Kecelakaan perahu pengangkut pekerja migran ilegal di perairan Batam juga pernah terjadi pada 2016. Samsul mengatakan, saat itu perahu pompong yang mengangkut 98 pekerja migran ilegal karam dan menewaskan 34 korban.
Anggota KPLP, Kapten Kapal Negara Rantos Darmawan, mengatakan, patroli untuk mengawasi pelintasan pekerja migral ilegal sulit dilakukan. Mereka sering mengelabui petugas dengan cara menggunakan perahu fiber ukuran kecil.
”Tidak mungkin kita memeriksa semua perahu fiber yang melintas di perairan Batam. Jumlahnya terlalu banyak dan sulit dibedakan dengan kapal para pemancing,” kata Darmawan.
Para pekerja migran ilegal tidak bisa keluar dari pintu keluar resmi Malaysia. Oleh karena itu, biasanya mereka menuju Batam melalui rute tidak resmi Johor-Batam di Sei Rengit. Di sana, mereka bisa dengan mudah menyewa perahu fiber bermesin ganda yang bersedia mengantar ke pantai tak bertuan di Batam.
Perahu yang lazimnya hanya dipakai paling jauh 1,5 kilometer dari pantai itu sangat berbahaya jika digunakan melintasi Selat Singapura. Ukuran perahu yang kecil membuatnya mudah terbalik dan konstruksinya yang tanpa atap memudahkan air masuk dan membuat karam.

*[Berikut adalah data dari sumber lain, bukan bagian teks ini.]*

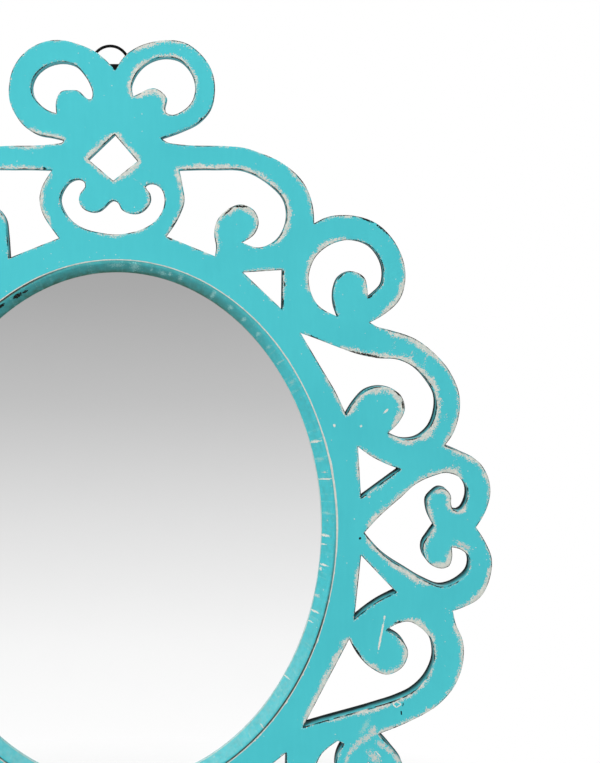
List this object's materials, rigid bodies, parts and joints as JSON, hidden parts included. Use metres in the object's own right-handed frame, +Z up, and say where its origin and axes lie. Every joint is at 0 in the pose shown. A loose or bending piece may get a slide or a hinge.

Jika beruntung dari sergapan ombak, masih ada tantangan lain. Sekitar 100 meter dari bibir pantai, awak perahu biasanya menyuruh penumpang untuk berenang mencapai tepian agar mereka bisa lepas dari sergapan jika seandainya ada aparat bersiaga.
Peristiwa itu pernah terjadi di pesisir Nongsa pada 2017. Waktu itu, 70 pekerja migran ilegal diturunkun 100 meter dari pantai. Patroli polisi yang melintas melihat mereka timbul tenggelam di tengah deburan ombak pantai. Untungnya, semua bisa diselamatkan.
”Saya sedih sekaligus malu kalau terlibat dalam operasi pencarian TKI yang tenggelam. Sedih karena mereka yang meninggal itu saudara saya. Malu karena negara tetangga hafal dengan kelakuan kita yang sering melanggar hukum dan mengakibatkan kecelakaan,” kata Darmawan.
Saya sedih sekaligus malu kalau terlibat dalam operasi pencarian TKI yang tenggelam. Sedih karena mereka yang meninggal itu saudara saya. Malu karena negara tetangga hafal dengan kelakuan kita yang sering melanggar hukum dan mengakibatkan kecelakaan.